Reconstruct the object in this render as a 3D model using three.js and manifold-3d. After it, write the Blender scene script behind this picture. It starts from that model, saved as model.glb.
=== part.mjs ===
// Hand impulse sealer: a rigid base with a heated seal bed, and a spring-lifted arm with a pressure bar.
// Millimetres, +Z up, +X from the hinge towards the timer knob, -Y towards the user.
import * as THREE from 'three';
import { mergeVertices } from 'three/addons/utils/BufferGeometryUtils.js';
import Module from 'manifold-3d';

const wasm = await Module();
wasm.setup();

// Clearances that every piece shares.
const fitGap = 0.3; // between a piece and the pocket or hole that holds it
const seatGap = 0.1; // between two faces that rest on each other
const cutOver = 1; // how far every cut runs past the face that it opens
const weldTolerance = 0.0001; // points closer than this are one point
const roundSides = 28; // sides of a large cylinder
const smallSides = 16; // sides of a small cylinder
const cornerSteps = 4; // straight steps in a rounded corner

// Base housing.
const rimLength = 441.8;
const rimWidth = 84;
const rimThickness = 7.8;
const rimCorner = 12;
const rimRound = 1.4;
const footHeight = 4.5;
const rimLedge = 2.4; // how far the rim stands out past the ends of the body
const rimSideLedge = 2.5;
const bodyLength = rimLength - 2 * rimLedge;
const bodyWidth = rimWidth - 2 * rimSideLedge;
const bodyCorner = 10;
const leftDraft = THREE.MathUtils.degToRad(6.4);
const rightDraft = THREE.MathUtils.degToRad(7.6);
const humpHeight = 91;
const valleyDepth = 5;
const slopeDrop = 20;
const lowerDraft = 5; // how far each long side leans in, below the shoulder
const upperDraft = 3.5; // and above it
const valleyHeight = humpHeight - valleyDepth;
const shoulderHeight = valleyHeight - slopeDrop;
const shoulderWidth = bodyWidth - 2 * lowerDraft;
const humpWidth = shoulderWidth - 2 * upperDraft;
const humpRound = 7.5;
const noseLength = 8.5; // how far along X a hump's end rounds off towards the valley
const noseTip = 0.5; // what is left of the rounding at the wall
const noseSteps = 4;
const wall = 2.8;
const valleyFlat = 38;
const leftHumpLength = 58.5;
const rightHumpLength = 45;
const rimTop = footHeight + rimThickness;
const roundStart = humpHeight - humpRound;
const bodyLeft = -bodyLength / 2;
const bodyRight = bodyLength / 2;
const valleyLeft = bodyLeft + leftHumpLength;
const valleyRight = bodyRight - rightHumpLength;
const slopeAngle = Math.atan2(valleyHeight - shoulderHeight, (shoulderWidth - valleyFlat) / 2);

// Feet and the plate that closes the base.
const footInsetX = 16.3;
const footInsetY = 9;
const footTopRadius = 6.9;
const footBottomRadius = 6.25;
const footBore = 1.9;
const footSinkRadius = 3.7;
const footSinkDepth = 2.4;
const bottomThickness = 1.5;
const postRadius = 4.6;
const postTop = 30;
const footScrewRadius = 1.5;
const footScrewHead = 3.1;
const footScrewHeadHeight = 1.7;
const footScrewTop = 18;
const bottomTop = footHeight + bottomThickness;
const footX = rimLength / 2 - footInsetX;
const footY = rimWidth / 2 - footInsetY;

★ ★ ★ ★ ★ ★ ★

#### [Problem to work on]
Write the listing out again, exactly as it reads.

#### [Response to this exercise]
Reconstruct the object in this render as a 3D model using three.js and manifold-3d. After it, write the Blender scene script behind this picture. It starts from that model, saved as model.glb.
=== part.mjs ===
// Hand impulse sealer: a rigid base with a heated seal bed, and a spring-lifted arm with a pressure bar.
// Millimetres, +Z up, +X from the hinge towards the timer knob, -Y towards the user.
import * as THREE from 'three';
import { mergeVertices } from 'three/addons/utils/BufferGeometryUtils.js';
import Module from 'manifold-3d';

const wasm = await Module();
wasm.setup();

// Clearances that every piece shares.
const fitGap = 0.3; // between a piece and the pocket or hole that holds it
const seatGap = 0.1; // between two faces that rest on each other
const cutOver = 1; // how far every cut runs past the face that it opens
const weldTolerance = 0.0001; // points closer than this are one point
const roundSides = 28; // sides of a large cylinder
const smallSides = 16; // sides of a small cylinder
const cornerSteps = 4; // straight steps in a rounded corner

// Base housing.
const rimLength = 441.8;
const rimWidth = 84;
const rimThickness = 7.8;
const rimCorner = 12;
const rimRound = 1.4;
const footHeight = 4.5;
const rimLedge = 2.4; // how far the rim stands out past the ends of the body
const rimSideLedge = 2.5;
const bodyLength = rimLength - 2 * rimLedge;
const bodyWidth = rimWidth - 2 * rimSideLedge;
const bodyCorner = 10;
const leftDraft = THREE.MathUtils.degToRad(6.4);
const rightDraft = THREE.MathUtils.degToRad(7.6);
const humpHeight = 91;
const valleyDepth = 5;
const slopeDrop = 20;
const lowerDraft = 5; // how far each long side leans in, below the shoulder
const upperDraft = 3.5; // and above it
const valleyHeight = humpHeight - valleyDepth;
const shoulderHeight = valleyHeight - slopeDrop;
const shoulderWidth = bodyWidth - 2 * lowerDraft;
const humpWidth = shoulderWidth - 2 * upperDraft;
const humpRound = 7.5;
const noseLength = 8.5; // how far along X a hump's end rounds off towards the valley
const noseTip = 0.5; // what is left of the rounding at the wall
const noseSteps = 4;
const wall = 2.8;
const valleyFlat = 38;
const leftHumpLength = 58.5;
const rightHumpLength = 45;
const rimTop = footHeight + rimThickness;
const roundStart = humpHeight - humpRound;
const bodyLeft = -bodyLength / 2;
const bodyRight = bodyLength / 2;
const valleyLeft = bodyLeft + leftHumpLength;
const valleyRight = bodyRight - rightHumpLength;
const slopeAngle = Math.atan2(valleyHeight - shoulderHeight, (shoulderWidth - valleyFlat) / 2);

// Feet and the plate that closes the base.
const footInsetX = 16.3;
const footInsetY = 9;
const footTopRadius = 6.9;
const footBottomRadius = 6.25;
const footBore = 1.9;
const footSinkRadius = 3.7;
const footSinkDepth = 2.4;
const bottomThickness = 1.5;
const postRadius = 4.6;
const postTop = 30;
const footScrewRadius = 1.5;
const footScrewHead = 3.1;
const footScrewHeadHeight = 1.7;
const footScrewTop = 18;
const bottomTop = footHeight + bottomThickness;
const footX = rimLength / 2 - footInsetX;
const footY = rimWidth / 2 - footInsetY;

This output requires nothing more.